━━ Collected data

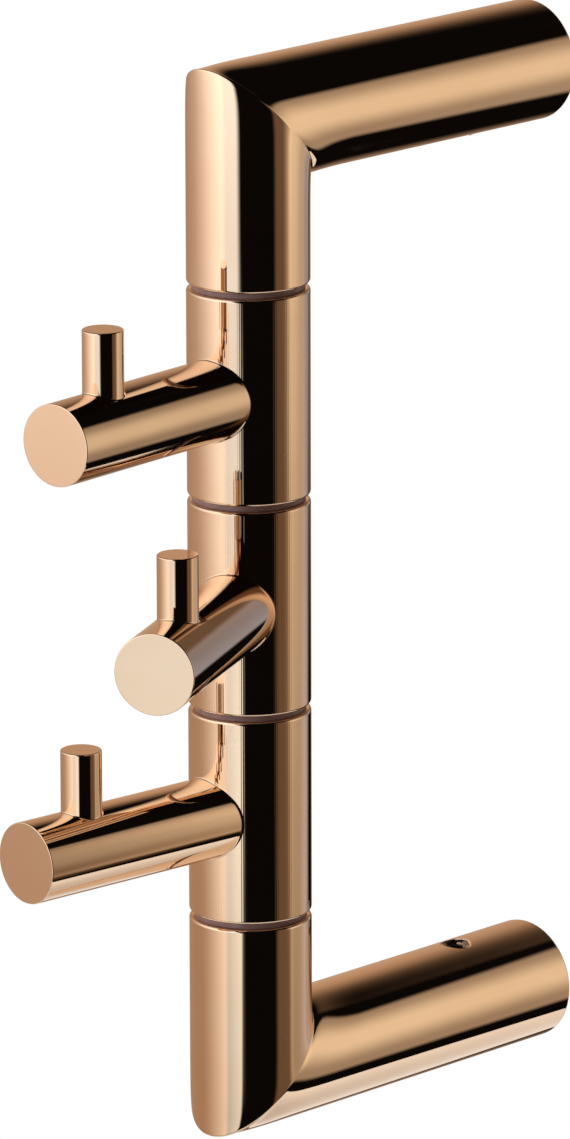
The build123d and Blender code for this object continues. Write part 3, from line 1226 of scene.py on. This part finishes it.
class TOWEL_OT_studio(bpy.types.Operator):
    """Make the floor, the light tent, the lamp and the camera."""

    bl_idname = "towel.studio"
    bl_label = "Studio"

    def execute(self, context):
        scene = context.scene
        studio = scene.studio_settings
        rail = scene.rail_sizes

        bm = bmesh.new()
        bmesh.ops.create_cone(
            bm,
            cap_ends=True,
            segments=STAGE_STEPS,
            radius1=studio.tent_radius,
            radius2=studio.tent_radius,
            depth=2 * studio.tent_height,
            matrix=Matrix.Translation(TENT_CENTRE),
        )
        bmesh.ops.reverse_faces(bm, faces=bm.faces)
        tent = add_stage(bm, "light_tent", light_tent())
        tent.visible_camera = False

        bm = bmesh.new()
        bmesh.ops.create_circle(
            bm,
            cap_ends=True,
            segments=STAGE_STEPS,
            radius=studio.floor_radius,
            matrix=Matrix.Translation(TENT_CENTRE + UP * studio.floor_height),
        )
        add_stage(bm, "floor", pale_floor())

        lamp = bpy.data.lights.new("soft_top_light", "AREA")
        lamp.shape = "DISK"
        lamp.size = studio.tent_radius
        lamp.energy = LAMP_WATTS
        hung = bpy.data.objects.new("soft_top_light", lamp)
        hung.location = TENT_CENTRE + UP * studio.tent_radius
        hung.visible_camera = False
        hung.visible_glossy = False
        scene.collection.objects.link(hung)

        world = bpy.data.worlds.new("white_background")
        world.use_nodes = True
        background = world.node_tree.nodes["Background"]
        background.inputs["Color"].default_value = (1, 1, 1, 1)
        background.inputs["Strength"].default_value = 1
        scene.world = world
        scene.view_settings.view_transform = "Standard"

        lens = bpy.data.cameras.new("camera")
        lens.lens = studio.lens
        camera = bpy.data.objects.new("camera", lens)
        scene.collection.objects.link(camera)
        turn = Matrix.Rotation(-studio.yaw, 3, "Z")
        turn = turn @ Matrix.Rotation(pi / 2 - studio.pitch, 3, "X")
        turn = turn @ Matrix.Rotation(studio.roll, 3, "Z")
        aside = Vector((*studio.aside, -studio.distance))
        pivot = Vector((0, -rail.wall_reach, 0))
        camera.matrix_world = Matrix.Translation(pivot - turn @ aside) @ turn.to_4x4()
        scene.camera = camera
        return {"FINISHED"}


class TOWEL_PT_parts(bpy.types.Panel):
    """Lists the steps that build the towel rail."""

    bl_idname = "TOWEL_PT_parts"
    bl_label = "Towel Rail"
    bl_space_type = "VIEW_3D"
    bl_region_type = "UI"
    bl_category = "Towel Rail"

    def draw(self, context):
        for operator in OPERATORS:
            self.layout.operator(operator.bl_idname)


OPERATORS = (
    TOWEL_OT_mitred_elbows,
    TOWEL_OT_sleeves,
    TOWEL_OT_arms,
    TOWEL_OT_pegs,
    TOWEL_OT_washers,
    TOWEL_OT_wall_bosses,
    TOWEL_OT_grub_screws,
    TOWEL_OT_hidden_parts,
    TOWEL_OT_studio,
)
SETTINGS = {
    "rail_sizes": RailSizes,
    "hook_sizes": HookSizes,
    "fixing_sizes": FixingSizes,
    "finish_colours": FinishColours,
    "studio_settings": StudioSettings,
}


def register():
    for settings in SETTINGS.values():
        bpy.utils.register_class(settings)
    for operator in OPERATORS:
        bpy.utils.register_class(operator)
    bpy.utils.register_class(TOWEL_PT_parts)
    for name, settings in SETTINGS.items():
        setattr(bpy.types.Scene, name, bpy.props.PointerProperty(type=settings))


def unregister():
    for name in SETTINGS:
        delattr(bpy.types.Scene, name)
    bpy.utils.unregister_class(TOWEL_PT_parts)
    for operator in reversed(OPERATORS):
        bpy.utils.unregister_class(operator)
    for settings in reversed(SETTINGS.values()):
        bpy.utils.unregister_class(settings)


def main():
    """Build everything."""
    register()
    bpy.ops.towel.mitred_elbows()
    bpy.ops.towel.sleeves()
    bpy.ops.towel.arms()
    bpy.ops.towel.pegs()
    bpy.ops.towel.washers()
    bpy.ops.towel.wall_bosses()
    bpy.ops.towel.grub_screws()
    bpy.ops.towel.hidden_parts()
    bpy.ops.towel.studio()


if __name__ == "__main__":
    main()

━━━━

Problem details
Repeat, word for word, the lines from the opening of the material through the line containing "rail = scene.rail_sizes".

Output of the exercise
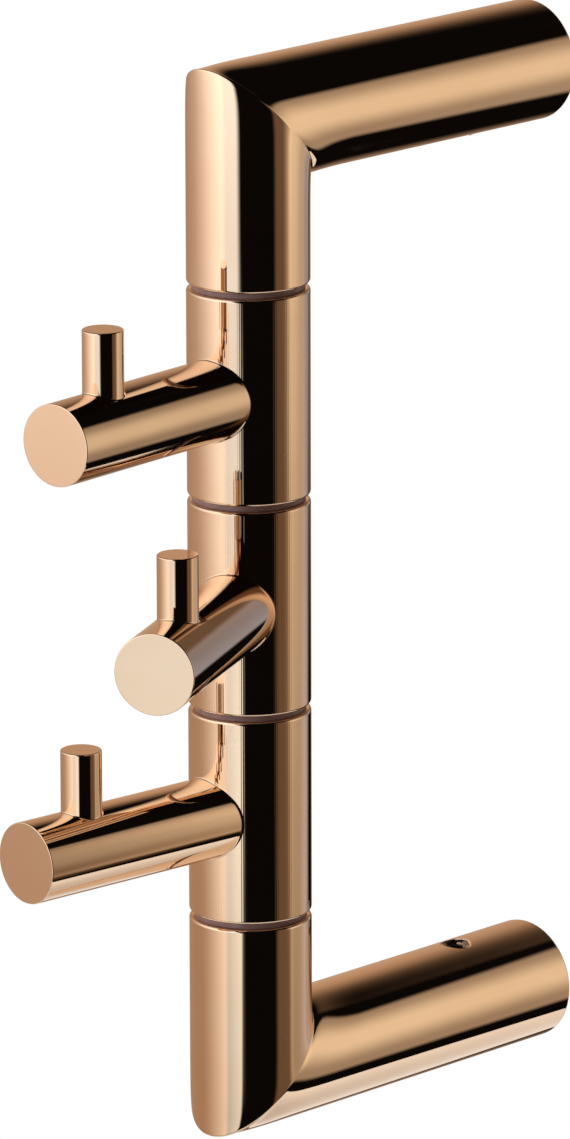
The build123d and Blender code for this object continues. Write part 3, from line 1226 of scene.py on. This part finishes it.
class TOWEL_OT_studio(bpy.types.Operator):
    """Make the floor, the light tent, the lamp and the camera."""

    bl_idname = "towel.studio"
    bl_label = "Studio"

    def execute(self, context):
        scene = context.scene
        studio = scene.studio_settings
        rail = scene.rail_sizes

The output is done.